Common Detours and How to Handle Them
Two situations come up often enough to plan for. First, the utility check fails outright. When this happens, resist the urge to add more synthetic data; the problem is almost always quality, not quantity. Return to method selection and look hard at broken correlations. Second, the blend never beats the real-only baseline. This is a legitimate result and sometimes the honest answer is that your real data was already sufficient. Synthetic data is a tool for a gap; if there is no gap, the workflow correctly tells you to stop.
Frequently Asked Questions
How much synthetic data should I generate?

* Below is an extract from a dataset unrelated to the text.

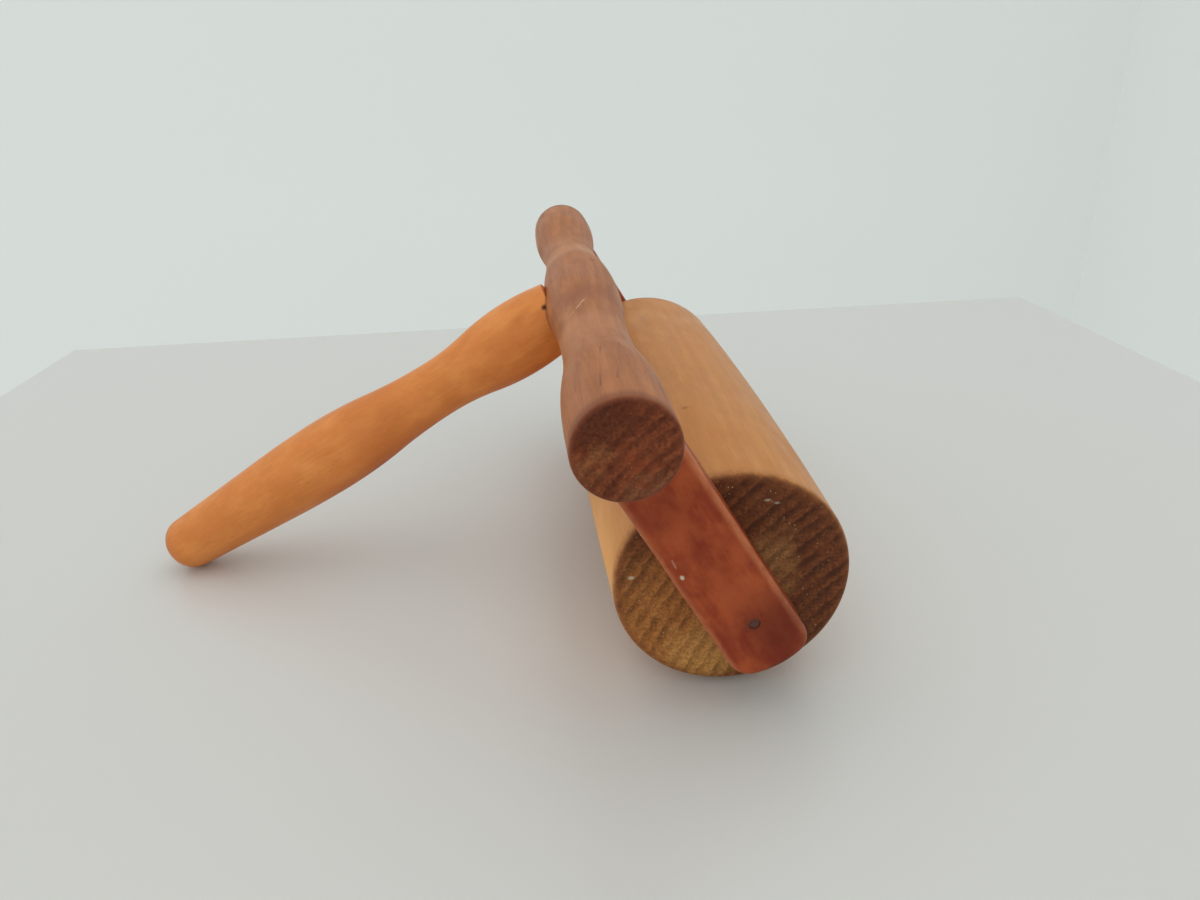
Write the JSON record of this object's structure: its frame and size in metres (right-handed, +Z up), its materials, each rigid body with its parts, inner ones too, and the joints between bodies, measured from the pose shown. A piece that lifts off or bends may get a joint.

Only enough to fill the specific gap you named in Step 1, then tune the blend ratio empirically. Generating more than the optimum reliably degrades performance, so do not treat volume as the goal.
What if my synthetic data fails the train-on-synthetic test?
Return to your generation method. Usually the problem is broken correlations between features, not the marginal distributions. Try a higher-fidelity method or add constraints that preserve the relationships that matter.
Can I skip the real holdout if I trust my generator?
No. The holdout is what makes every later claim verifiable. Skipping it means you have no honest way to know whether your synthetic data helps or hurts.
How often should I regenerate synthetic data?
Whenever the real distribution shifts meaningfully. Monitor your production data and regenerate when drift appears. Stale synthetic data quietly degrades model performance over time.
Do I always need to blend with real data?
Almost always. Pure synthetic training works in some simulation-heavy domains but raises the risk of distribution drift. Blending keeps the model anchored to ground truth.
Key Takeaways
- Define the exact gap and write an acceptance criterion before generating anything.
- Carve out a real, locked holdout first; it is the yardstick for every later step.
- Inspect a small batch by hand, then validate fidelity before scaling.
- The train-on-synthetic, test-on-real check is the decisive experiment; do not skip it.
- Blend with real data and tune the ratio empirically; more synthetic is not better past the optimum.